→ **What is being asked**
Count how many lines contain "axes" and reply with that number only.

→ **Data provided**
[START]

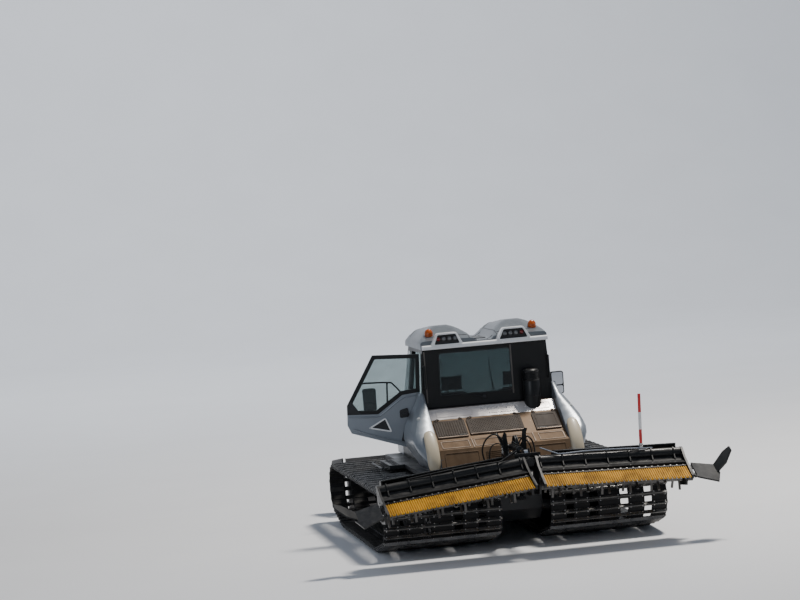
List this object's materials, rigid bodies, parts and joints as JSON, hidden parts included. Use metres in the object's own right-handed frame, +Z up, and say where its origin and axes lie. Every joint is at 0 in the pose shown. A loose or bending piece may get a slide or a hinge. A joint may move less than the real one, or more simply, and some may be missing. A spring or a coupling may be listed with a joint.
{
  "type": "snow groomer",
  "caption": "Tracked snow groomer with a hollow cab, an open left door, a front blade with folding wings and a raised rear tiller with a slatted finishing comb.",
  "frame": {"origin": "middle of the machine's bounding box, on the ground under the tracks", "axes": "+X forward to the blade, +Y to the machine's left, +Z up"},
  "size_m": [7.6717, 5.7741, 3.16],
  "materials": {
    "dark_frame": "satin",
    "track_rubber": "matte",
    "black_body": "satin",
    "silver_body": "metallic gloss",
    "bright_trim": "bright gloss",
    "lamp_lens": "clear",
    "amber_lens": "clear amber",
    "clear_glass": "clear, lightly tinted",
    "dark_fabric": "woven",
    "dark_plastic": "grained",
    "bronze_deck": "metallic, weathered",
    "yellow_comb": "worn",
    "worn_steel": "worn",
    "pole_red": "gloss with white bands",
    "hose_rubber": "matte",
    "chrome_rod": "polished",
    "blade_paint": "satin, worn"
  },
  "bodies": {
    "chassis": {"hull": "dark_frame", "wheels_left": "dark_frame", "wheels_right": "dark_frame", "track_left": "track_rubber", "track_right": "track_rubber", "cab_shell": "black_body", "roof": "silver_body", "spoiler": "bright_trim", "work_lamps": "lamp_lens", "beacon_bases": "black_body", "beacons": "amber_lens", "windscreen": "clear_glass", "rear_glass": "clear_glass", "side_glass": "clear_glass", "seats": "dark_fabric", "console": "dark_plastic", "engine_block": "dark_frame", "deck": "bronze_deck", "pod_left": "silver_body", "pod_right": "silver_body", "nose": "silver_body", "head_lamps": "lamp_lens", "mirrors": "black_body", "steps": "dark_frame", "stack": "black_body", "grab_rails": "black_body", "carrier": "dark_frame", "hoses": "hose_rubber"},
    "lid_left": {"lid_left": "bronze_deck"},
    "lid_middle": {"lid_middle": "bronze_deck"},
    "lid_right": {"lid_right": "bronze_deck"},
    "door_left": {"door_left": "silver_body", "door_left_frame": "black_body", "door_left_glass": "clear_glass"},
    "door_right": {"door_right": "silver_body", "door_right_frame": "black_body", "door_right_glass": "clear_glass"},
    "tiller_arm": {"lift_arm": "black_body"},
    "tiller_left": {"housing_left": "black_body", "comb_left": "yellow_comb"},
    "tiller_right": {"housing_right": "black_body", "comb_right": "yellow_comb", "marker_pole": "pole_red"},
    "cutter_left": {"rotor_left": "worn_steel"},
    "cutter_right": {"rotor_right": "worn_steel"},
    "wing_left": {"wing_left": "black_body"},
    "wing_right": {"wing_right": "black_body"},
    "lift_barrel": {"lift_barrel": "black_body"},
    "lift_rod": {"lift_rod": "chrome_rod"},
    "blade_arm": {"push_frame": "dark_frame"},
    "blade": {"blade": "blade_paint"},
    "ear_left": {"ear_left": "blade_paint"},
    "ear_right": {"ear_right": "blade_paint"},
    "blade_barrel": {"blade_barrel": "black_body"},
    "blade_rod": {"blade_rod": "chrome_rod"}
  },
  "joints": [
    {"name": "lid_left_hinge", "type": "hinge", "parent": "chassis", "child": "lid_left", "pos_m": [-0.76038, 0.705, 1.7771], "axis": [0, 1, 0], "range_deg": [0, 75]},
    {"name": "lid_middle_hinge", "type": "hinge", "parent": "chassis", "child": "lid_middle", "pos_m": [-0.76038, 0.025, 1.7771], "axis": [0, 1, 0], "range_deg": [0, 75]},
    {"name": "lid_right_hinge", "type": "hinge", "parent": "chassis", "child": "lid_right", "pos_m": [-0.76038, -0.755, 1.7771], "axis": [0, 1, 0], "range_deg": [0, 75]},
    {"name": "door_left_hinge", "type": "hinge", "parent": "chassis", "child": "door_left", "pos_m": [-0.25, 1.06298, 1.12094], "axis": [0, -0.0523, 0.9986], "range_deg": [-84, 4]},
    {"name": "door_right_hinge", "type": "hinge", "parent": "chassis", "child": "door_right", "pos_m": [-0.25, -1.06298, 1.12094], "axis": [0, -0.0523, -0.9986], "range_deg": [0, 84]},
    {"name": "tiller_lift", "type": "hinge", "parent": "chassis", "child": "tiller_arm", "pos_m": [-2.01, 0, 1.18], "axis": [0, 1, 0], "range_deg": [-20, 12]},
    {"name": "flex_left", "type": "hinge", "parent": "tiller_arm", "child": "tiller_left", "pos_m": [-3.12, 0, 1.29], "axis": [1, 0, 0], "range_deg": [-2, 11.5]},
    {"name": "flex_right", "type": "hinge", "parent": "tiller_arm", "child": "tiller_right", "pos_m": [-3.12, 0, 1.29], "axis": [-1, 0, 0], "range_deg": [-5.5, 8]},
    {"name": "cutter_left_spin", "type": "hinge", "parent": "tiller_left", "child": "cutter_left", "pos_m": [-3.18, -0.03163, 0.96152], "axis": [0, 0.9954, -0.0958], "continuous": true},
    {"name": "cutter_right_spin", "type": "hinge", "parent": "tiller_right", "child": "cutter_right", "pos_m": [-3.18, 0.01152, 0.9602], "axis": [0, -0.9994, -0.0349], "continuous": true},
    {"name": "wing_left_fold", "type": "hinge", "parent": "tiller_left", "child": "wing_left", "pos_m": [-3.5598, 2.23269, 0.85603], "axis": [0.9135, 0.039, 0.4049], "range_deg": [-10, 70]},
    {"name": "wing_right_fold", "type": "hinge", "parent": "tiller_right", "child": "wing_right", "pos_m": [-3.5598, -2.25501, 0.99314], "axis": [-0.9135, 0.0142, -0.4065], "range_deg": [-10, 70]},
    {"name": "lift_barrel_swing", "type": "hinge", "parent": "chassis", "child": "lift_barrel", "pos_m": [-1.86, 0, 1.4], "axis": [0, -1, 0], "range_deg": [-10.27, 17.01]},
    {"name": "lift_rod_slide", "type": "slide", "parent": "lift_barrel", "child": "lift_rod", "axis": [-1, 0, 0], "range_m": [-0.0443, 0.0731]},
    {"name": "blade_lift", "type": "hinge", "parent": "chassis", "child": "blade_arm", "pos_m": [2.36, 0, 0.5], "axis": [0, -1, 0], "range_deg": [0, 22]},
    {"name": "blade_angle", "type": "hinge", "parent": "blade_arm", "child": "blade", "pos_m": [3.02, 0, 0.5], "axis": [0, 0, 1], "range_deg": [-10, 10]},
    {"name": "ear_left_fold", "type": "hinge", "parent": "blade", "child": "ear_left", "pos_m": [3.34, 1.746, 0.48], "axis": [0, 0, 1], "range_deg": [0, 75]},
    {"name": "ear_right_fold", "type": "hinge", "parent": "blade", "child": "ear_right", "pos_m": [3.34, -1.746, 0.48], "axis": [0, 0, -1], "range_deg": [0, 75]},
    {"name": "blade_barrel_swing", "type": "hinge", "parent": "chassis", "child": "blade_barrel", "pos_m": [2.37, 0, 0.93], "axis": [0, -1, 0], "range_deg": [-0.16, 16.57]},
    {"name": "blade_rod_slide", "type": "slide", "parent": "blade_barrel", "child": "blade_rod", "axis": [0.888, 0, -0.4599], "range_m": [-0.1558, 0.001]}
  ],
  "couplings": [
    {"joint": "lift_barrel_swing", "follows": "tiller_lift", "ratio": -0.84282},
    {"joint": "lift_rod_slide", "follows": "tiller_lift", "m_per_rad": -0.20657},
    {"joint": "blade_barrel_swing", "follows": "blade_lift", "ratio": 0.74621},
    {"joint": "blade_rod_slide", "follows": "blade_lift", "m_per_rad": -0.40317}
  ]
}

[END]

→ **Solution to this problem**
2